Он встал и скрылся в спальне.

«Раковый корпус», когда решался вопрос о публикации в «Новом мире», Макарцеву дал почитать худощавый товарищ, предпочитающий быть в тени. Игорь Иванович вернул верстку через три дня.

– Ну как? – спросил тот. – Твардовский ждет ответа.

– Не знаю. Если выкинуть намеки, то, может, разрешить?

– Мы-то с тобой правильно понимаем. А масса? И потом, разреши это – завтра попросят еще острей! Солженицын – не наш человек.

Прежде всего вылезла обида на тещу. Макарцев, походив по спальне, вышел снова. Теща мыла на кухне посуду.

– Учтите, что вашего Саню, – он сознательно не хотел произносить фамилию, – скоро исключат из Союза писателей за антисоветчину!

– Это будет большой ошибкой! В свое время ругали Есенина, Пастернака, Булгакова, а теперь?

– Вы хоть знаете, что он имеет связи с заграницей и за ним ведут наблюдение органы?

– Это же глупо!
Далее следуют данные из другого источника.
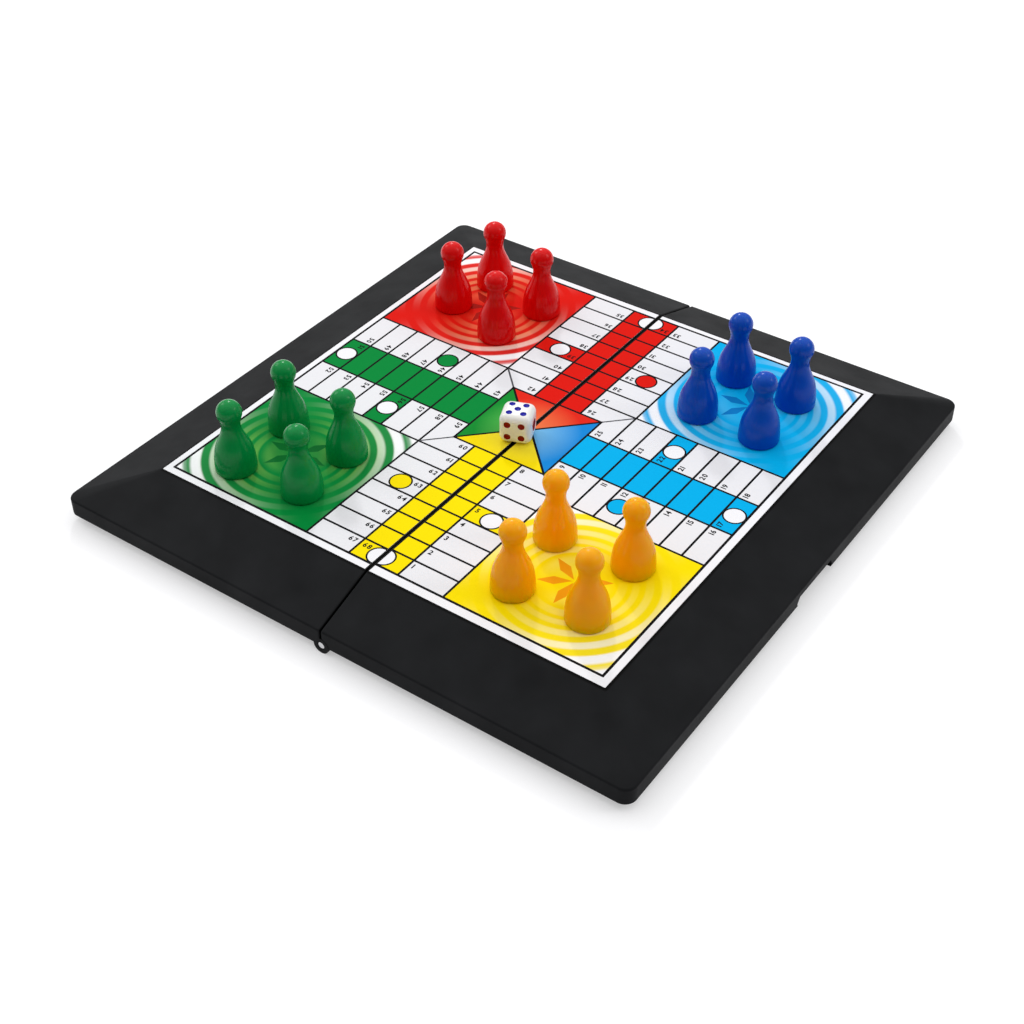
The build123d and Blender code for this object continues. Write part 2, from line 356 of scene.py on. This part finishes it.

Он честный человек, честнее нас всех. Ему еще недавно хотели Ленинскую премию дать.

– Да, он обнялся с Хрущевым.

– А без Хрущева – он уже не талант?

– Не хочу я спорить о его таланте. Но, приведя его сюда, в какое положение вы меня ставите?!

– Ах, вот вы, Гарик, о чем!

– Допустим, на меня вам плевать, – не давал он ей отговориться, – но о дочери и внуке вы подумали? Их положение тоже зависит, между прочим, от меня!

– По-моему, сейчас не тридцать седьмой!

– Много вы понимаете! Может, я даже симпатизирую этому вашему Сане. Не исключено, что он без пяти минут Лев Толстой. Так это или не так, пускай потомки разбираются. Вы учительница литературы, а я, как говорится, ответственный партийный работник, черт побери! И мои симпатии и антипатии определяете не вы и не ваш одноклассник!